How One's Country Is to Be Loved

1. Love of country, like love of neighbor generally, should be not only affective, but also effective.

When is that the case? When legitimate authority is respected and all just laws observed; when citizens are men of integrity, honest and industrious; when the duties of justice and charity are fulfilled; when all sacrifices that the country justly calls for are accomplished.

Now who does not see that these are virtues taught and fostered by the religion of Christ?

2. While on the one hand Christianity teaches and enjoins such love, on the other she offers the means to make it effective; these are the principles of the Gospel and the help of divine grace.

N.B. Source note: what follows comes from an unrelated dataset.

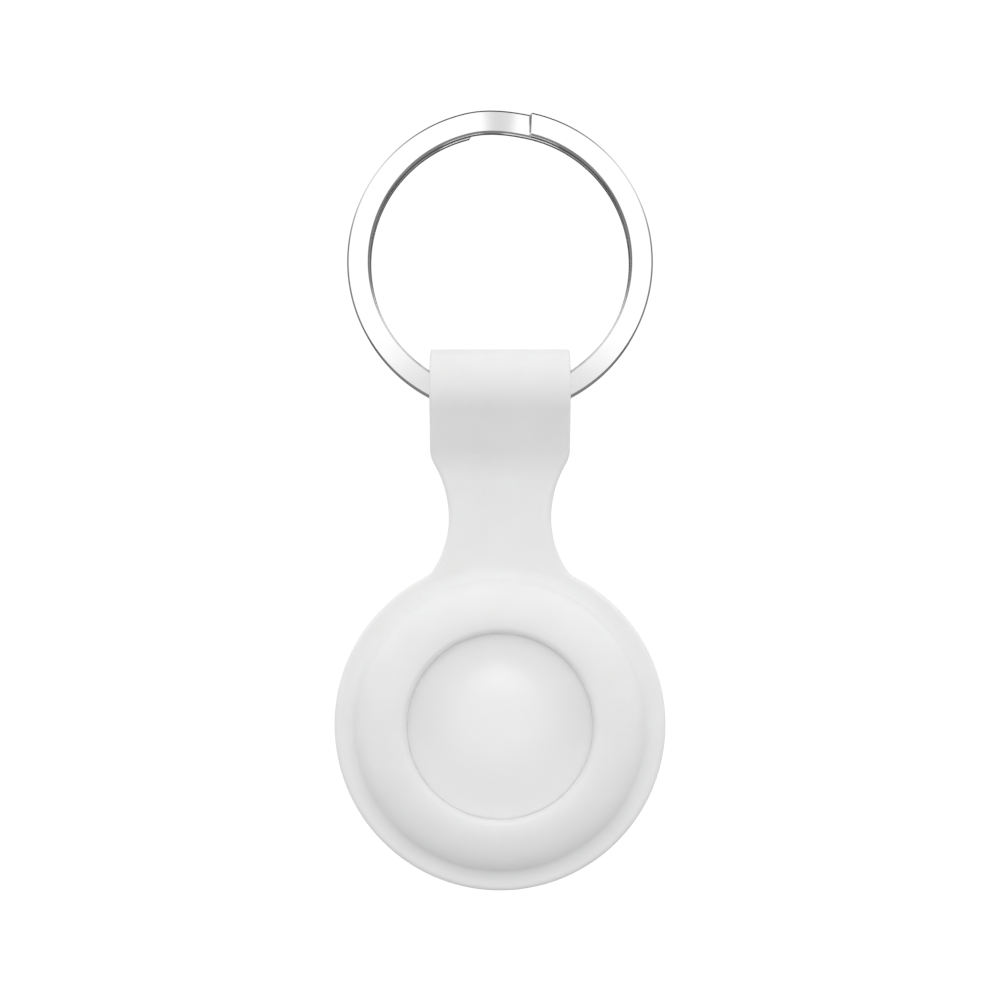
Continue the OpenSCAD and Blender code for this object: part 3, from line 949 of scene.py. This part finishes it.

Love of country, therefore, cannot be divorced from respect for religion. Whoever opposes harms his country. All history affirms the prophet's sentence: "Happy is that people whose God is the Lord."
[Ps. 143: 15].

Pius XII gave utterance to this remarkable sentence, which history confirms. "He serves his country best who serves his God with greater faith." [Message to the President of the United States: August 26, 1946.]

Silvio Pellico ----- a great Italian patriot and a great believer ----- wrote these famous words: "If anyone despises religion, the sanctity of marriage, decency, righteousness and shouts 'my country, my country; do not believe him. He is a hypocrite of patriotism. He is the poorest kind of a citizen." [The Duties of Men.]

More than once, Pius XI gave this admonition to the members of Catholic Action: "You should be the best citizens." The admonition was, is and will be observed always and everywhere. Moreover, by the very fact that Catholic Action works for the spread of the Kingdom of Christ it helps to make the whole country a nation of good citizens, and that means to make the country truly great. Thus Catholic Action is a peaceful army fighting pro aris et focis, for our altars and our homes.